PoInit-of-View: Poisoning Initialization of Views Transfers Across Multiple 3D Reconstruction Systems

arXiv cs.CV / 4/21/2026

📰 NewsIdeas & Deep AnalysisModels & Research

Key Points

  • The paper shows that poisoning a 3D reconstruction pipeline can be made more transferable by targeting the structure-from-motion (SfM) initialization module rather than backpropagating through the whole system.
  • It introduces PoInit-of-View, which learns adversarial perturbations that create cross-view gradient inconsistencies at corresponding 3D point projections, breaking keypoint detection and feature matching.
  • These disruptions corrupt pose estimation and triangulation in SfM, ultimately producing low-quality rendered views.
  • The authors provide theory linking cross-view inconsistency to correspondence collapse, explaining why the attack works across systems.
  • Experiments report stronger black-box transfer performance, improving over a single-view baseline by 25.1% in PSNR and 16.5% in SSIM (e.g., transferring from 3DGS to NeRF).

Abstract

Poisoning input views of 3D reconstruction systems has been recently studied. However, we identify that existing studies simply backpropagate adversarial gradients through the 3D reconstruction pipeline as a whole, without uncovering the new vulnerability rooted in specific modules of the 3D reconstruction pipeline. In this paper, we argue that the structure-from-motion (SfM) initialization, as the geometric core of many widely used reconstruction systems, can be targeted to achieve transferable poisoning effects across diverse 3D reconstruction systems.
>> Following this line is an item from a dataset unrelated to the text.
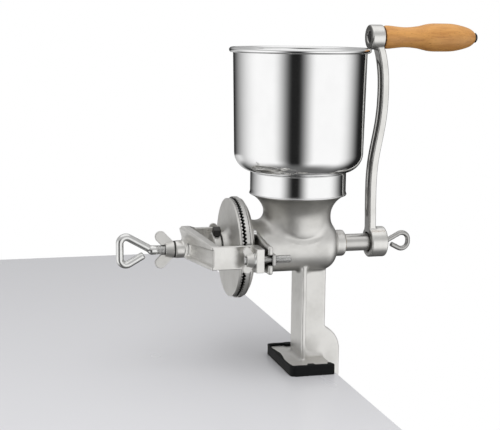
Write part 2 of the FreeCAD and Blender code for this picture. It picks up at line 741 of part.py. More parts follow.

To this end, we propose PoInit-of-View, which optimizes adversarial perturbations to intentionally introduce cross-view gradient inconsistencies at projections of corresponding 3D points. These inconsistencies disrupt keypoint detection and feature matching, thereby corrupting pose estimation and triangulation within SfM, eventually resulting in low-quality rendered views. We also provide a theoretical analysis that connects cross-view inconsistency to correspondence collapse. Experimental results demonstrate the effectiveness of our PoInit-of-View on diverse 3D reconstruction systems and datasets, surpassing the single-view baseline by 25.1% in PSNR and 16.5% in SSIM in black-box transfer settings, such as 3DGS to NeRF.